▸ **TASK PROMPT**:
Return only the stretch of the material below that begins with the line containing "points = []" and ends with the line containing "record = json.load(file)", exactly; both of those lines belong to it.

▸ **SUPPLIED DATA**:
>> Begin
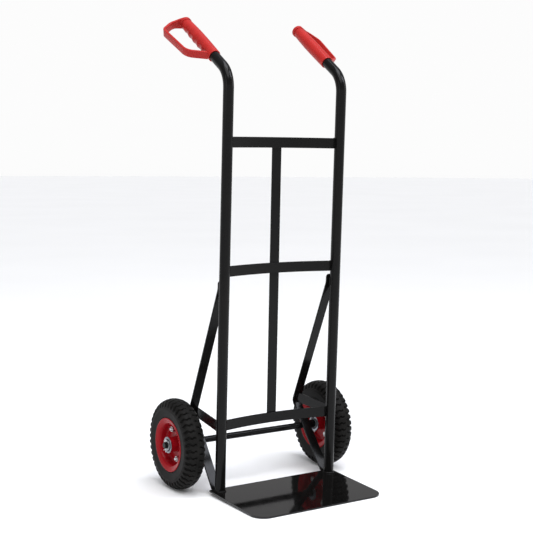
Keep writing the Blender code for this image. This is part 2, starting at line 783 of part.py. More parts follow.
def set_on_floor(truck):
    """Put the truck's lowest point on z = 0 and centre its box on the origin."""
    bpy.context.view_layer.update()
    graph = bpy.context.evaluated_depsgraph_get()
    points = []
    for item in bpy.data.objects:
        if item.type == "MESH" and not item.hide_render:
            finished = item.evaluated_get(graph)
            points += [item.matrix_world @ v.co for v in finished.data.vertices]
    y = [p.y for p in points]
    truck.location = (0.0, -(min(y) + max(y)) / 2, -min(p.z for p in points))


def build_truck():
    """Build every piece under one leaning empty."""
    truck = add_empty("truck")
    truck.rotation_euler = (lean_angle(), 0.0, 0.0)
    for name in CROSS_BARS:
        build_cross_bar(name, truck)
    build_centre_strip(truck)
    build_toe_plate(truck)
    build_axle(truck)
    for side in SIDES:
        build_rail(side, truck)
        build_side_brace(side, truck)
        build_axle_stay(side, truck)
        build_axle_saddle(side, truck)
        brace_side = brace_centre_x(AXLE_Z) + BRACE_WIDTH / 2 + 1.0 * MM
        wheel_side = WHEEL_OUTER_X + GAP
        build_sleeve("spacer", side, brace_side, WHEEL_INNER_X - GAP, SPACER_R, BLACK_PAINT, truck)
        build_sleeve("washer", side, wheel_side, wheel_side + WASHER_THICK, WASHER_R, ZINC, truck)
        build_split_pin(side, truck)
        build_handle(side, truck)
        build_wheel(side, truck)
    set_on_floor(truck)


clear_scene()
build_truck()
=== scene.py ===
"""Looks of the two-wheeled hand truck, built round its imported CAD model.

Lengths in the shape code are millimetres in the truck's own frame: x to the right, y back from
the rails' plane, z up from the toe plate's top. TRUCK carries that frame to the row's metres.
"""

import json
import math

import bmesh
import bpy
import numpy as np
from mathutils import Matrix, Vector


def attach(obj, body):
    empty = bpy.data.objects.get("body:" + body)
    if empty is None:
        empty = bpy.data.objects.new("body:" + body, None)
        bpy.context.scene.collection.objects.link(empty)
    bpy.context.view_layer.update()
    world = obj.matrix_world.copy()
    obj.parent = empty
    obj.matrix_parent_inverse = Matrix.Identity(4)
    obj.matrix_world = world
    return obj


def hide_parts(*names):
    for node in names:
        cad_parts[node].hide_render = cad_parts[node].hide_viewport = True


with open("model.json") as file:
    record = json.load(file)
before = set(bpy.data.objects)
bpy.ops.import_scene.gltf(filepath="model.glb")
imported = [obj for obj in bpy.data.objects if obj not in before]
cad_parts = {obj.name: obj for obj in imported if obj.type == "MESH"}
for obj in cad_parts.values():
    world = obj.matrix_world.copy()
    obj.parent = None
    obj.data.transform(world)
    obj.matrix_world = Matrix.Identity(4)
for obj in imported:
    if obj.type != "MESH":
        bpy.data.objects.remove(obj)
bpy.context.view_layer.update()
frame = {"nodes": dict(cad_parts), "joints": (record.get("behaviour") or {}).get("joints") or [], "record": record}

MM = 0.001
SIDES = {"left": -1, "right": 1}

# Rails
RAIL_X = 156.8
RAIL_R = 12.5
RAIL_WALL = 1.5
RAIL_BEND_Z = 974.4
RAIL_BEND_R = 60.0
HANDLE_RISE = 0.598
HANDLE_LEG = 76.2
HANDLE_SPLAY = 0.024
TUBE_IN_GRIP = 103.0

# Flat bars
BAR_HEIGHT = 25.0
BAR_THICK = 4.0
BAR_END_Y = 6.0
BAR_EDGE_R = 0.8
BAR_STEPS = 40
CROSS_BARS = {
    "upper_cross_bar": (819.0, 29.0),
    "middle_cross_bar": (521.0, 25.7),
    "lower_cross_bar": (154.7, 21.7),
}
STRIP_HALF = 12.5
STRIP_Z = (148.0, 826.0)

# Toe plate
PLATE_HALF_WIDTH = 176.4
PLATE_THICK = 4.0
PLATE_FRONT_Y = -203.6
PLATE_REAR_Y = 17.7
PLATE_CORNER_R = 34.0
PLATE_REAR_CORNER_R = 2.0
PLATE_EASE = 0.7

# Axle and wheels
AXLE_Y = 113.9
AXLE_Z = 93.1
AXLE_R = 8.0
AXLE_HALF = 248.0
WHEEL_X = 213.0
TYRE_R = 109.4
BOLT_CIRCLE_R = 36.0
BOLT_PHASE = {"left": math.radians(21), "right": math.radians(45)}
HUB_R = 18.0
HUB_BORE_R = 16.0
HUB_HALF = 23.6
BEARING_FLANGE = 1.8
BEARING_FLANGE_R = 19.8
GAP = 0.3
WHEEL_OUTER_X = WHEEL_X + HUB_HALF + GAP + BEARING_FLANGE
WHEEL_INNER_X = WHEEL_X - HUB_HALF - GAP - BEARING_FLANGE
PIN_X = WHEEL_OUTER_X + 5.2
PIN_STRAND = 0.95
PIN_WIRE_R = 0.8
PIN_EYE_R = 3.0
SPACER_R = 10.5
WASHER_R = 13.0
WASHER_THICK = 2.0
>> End
▸ **COMPLETED TASK**:
    points = []
    for item in bpy.data.objects:
        if item.type == "MESH" and not item.hide_render:
            finished = item.evaluated_get(graph)
            points += [item.matrix_world @ v.co for v in finished.data.vertices]
    y = [p.y for p in points]
    truck.location = (0.0, -(min(y) + max(y)) / 2, -min(p.z for p in points))


def build_truck():
    """Build every piece under one leaning empty."""
    truck = add_empty("truck")
    truck.rotation_euler = (lean_angle(), 0.0, 0.0)
    for name in CROSS_BARS:
        build_cross_bar(name, truck)
    build_centre_strip(truck)
    build_toe_plate(truck)
    build_axle(truck)
    for side in SIDES:
        build_rail(side, truck)
        build_side_brace(side, truck)
        build_axle_stay(side, truck)
        build_axle_saddle(side, truck)
        brace_side = brace_centre_x(AXLE_Z) + BRACE_WIDTH / 2 + 1.0 * MM
        wheel_side = WHEEL_OUTER_X + GAP
        build_sleeve("spacer", side, brace_side, WHEEL_INNER_X - GAP, SPACER_R, BLACK_PAINT, truck)
        build_sleeve("washer", side, wheel_side, wheel_side + WASHER_THICK, WASHER_R, ZINC, truck)
        build_split_pin(side, truck)
        build_handle(side, truck)
        build_wheel(side, truck)
    set_on_floor(truck)


clear_scene()
build_truck()
=== scene.py ===
"""Looks of the two-wheeled hand truck, built round its imported CAD model.

Lengths in the shape code are millimetres in the truck's own frame: x to the right, y back from
the rails' plane, z up from the toe plate's top. TRUCK carries that frame to the row's metres.
"""

import json
import math

import bmesh
import bpy
import numpy as np
from mathutils import Matrix, Vector


def attach(obj, body):
    empty = bpy.data.objects.get("body:" + body)
    if empty is None:
        empty = bpy.data.objects.new("body:" + body, None)
        bpy.context.scene.collection.objects.link(empty)
    bpy.context.view_layer.update()
    world = obj.matrix_world.copy()
    obj.parent = empty
    obj.matrix_parent_inverse = Matrix.Identity(4)
    obj.matrix_world = world
    return obj


def hide_parts(*names):
    for node in names:
        cad_parts[node].hide_render = cad_parts[node].hide_viewport = True


with open("model.json") as file:
    record = json.load(file)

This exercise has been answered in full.